Heavy rains flood parts of East Africa

(AP)
Updated: 2006-11-18 09:04

GENEVA - Tens of thousands of people fled their homes and many others were affected by floods in Kenya, Somalia and Ethiopia resulting from heavy rains in East Africa, U.N. officials said Friday.


People cross the Mrima river along the Mombasa-Tanzania highway, Thursday, Nov. 16, 2006 after the bridge was washed away by heavy floods last week. Up to 1.8 million people have been affected by floods in Kenya, Somalia and Ethiopia resulting from heavy East African rains, U.N. officials say.[AP]

Houses have been washed away, and farmland has been flooded, said Elizabeth Byrs, spokeswoman for the U.N. Office for the Coordination of Humanitarian Affairs, or OCHA.

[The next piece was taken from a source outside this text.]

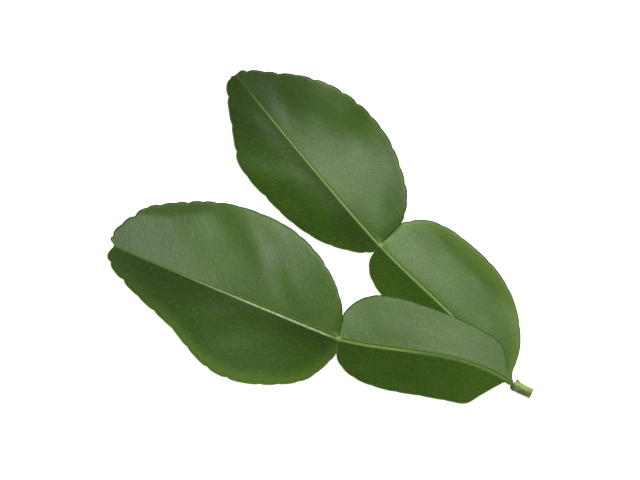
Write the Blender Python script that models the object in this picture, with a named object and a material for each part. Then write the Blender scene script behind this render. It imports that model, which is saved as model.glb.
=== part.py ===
"""A sprig of kaffir lime, picked and laid on a table, glossy side up.

Two leaves grow from the stub of a green twig. Each is one hourglass piece: a winged stalk, a narrow
joint and a blade of nearly the same size. The front leaf lies across the wing of the back one.
"""

import math

import bmesh
import bpy
import numpy as np
from mathutils import Matrix, Vector

MM = 0.001

# Sizes are in millimetres and headings in degrees, turned left from +X.
BLADE_THICKNESS = 0.7
RIB_DEPTH = 0.6
RIB_CHANNEL = 0.12
JOINT_SWELLING = 0.35
JOINT_LENGTH = 1.5
TABLE_BLEND = 0.25

# Where the rows of faces lie between the rib's edge and the margin, and how many columns each lobe has.
ROWS_TO_MARGIN = (0.0, 0.24, 0.5, 0.74, 0.9, 1.0)
WING_COLUMNS = 40
BLADE_COLUMNS = 62

# The twig's rings from its clean cut to its end, as ((x, y), radius); it lies on the table.
TWIG_RINGS = (((60.3, -43.6), 1.45), ((58.7, -42.85), 1.45), ((57.0, -42.0), 1.55),
              ((55.9, -41.4), 1.4), ((55.45, -41.15), 1.0), ((55.3, -41.05), 0.5))
TWIG_SIDES = 16
# Swellings fused to the twig, as (centre, half sizes, heading): a cushion below each leaf, and one bud.
TWIG_SWELLINGS = (((56.25, -41.5, 3.2), (1.05, 1.0, 1.2), 146.0),
                  ((55.5, -42.0, 1.45), (0.95, 0.95, 1.0), 123.0),
                  ((56.6, -40.55, 1.7), (1.15, 0.6, 0.6), 110.0))
SWELLING_SEGMENTS = 12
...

The flooding has seriously disrupted aid programs feeding children still malnourished after the 2005-06 drought, said Michael Bociurkiw of the U.N.'s Children Fund.

"The crisis has significantly worsened in the last week," Bociurkiw said. "Thousands of poor farming families now find themselves sleeping outside in the cold, exposed to malaria and other diseases."

The long drought left the region's soil so dried out that it was unable to absorb the rains when they arrived, and the wet season has been unusually long, making the problem worse, Byrs said. According to experts, Somalia could experience the worst floods in 20 to 50 years, she said.

Some 50,000 people were left homeless by floods that completely engulfed the central Somali town of Belet Weyne, capital of the Hiran region, and another 15,000 people there were cut off, OCHA said in a statement.

In southeastern Kenya, a dam in the Tana River District was near breaking point, threatening to flood the surrounding inhabited area, Byrs said.

A hippo that went berserk after finding itself in the western Kenyan town of Busia because of the floods killed six people, she told The Associated Press.

Aid workers have been handing out food, shelter materials and tens of thousands of mosquito nets in flood-affected areas, she said. But U.N. officials said it was difficult to reach some affected areas because bridges and roads had been washed away.

According the U.N. refugee agency, more than 78,000 refugees have lost their dwellings in eastern Kenya's Dadaab region, with three camps being cut off by the floods.

"This week's floods washed away much of the road leading to Dadaab from the provincial capital at Garissa, completely isolating the massive camps" housing mainly Somali refugees, said Ron Redmond of the U.N. High Commissioner for Refugees.

Emergency supplies were to be airlifted from Nairobi to the region on Sunday, he said.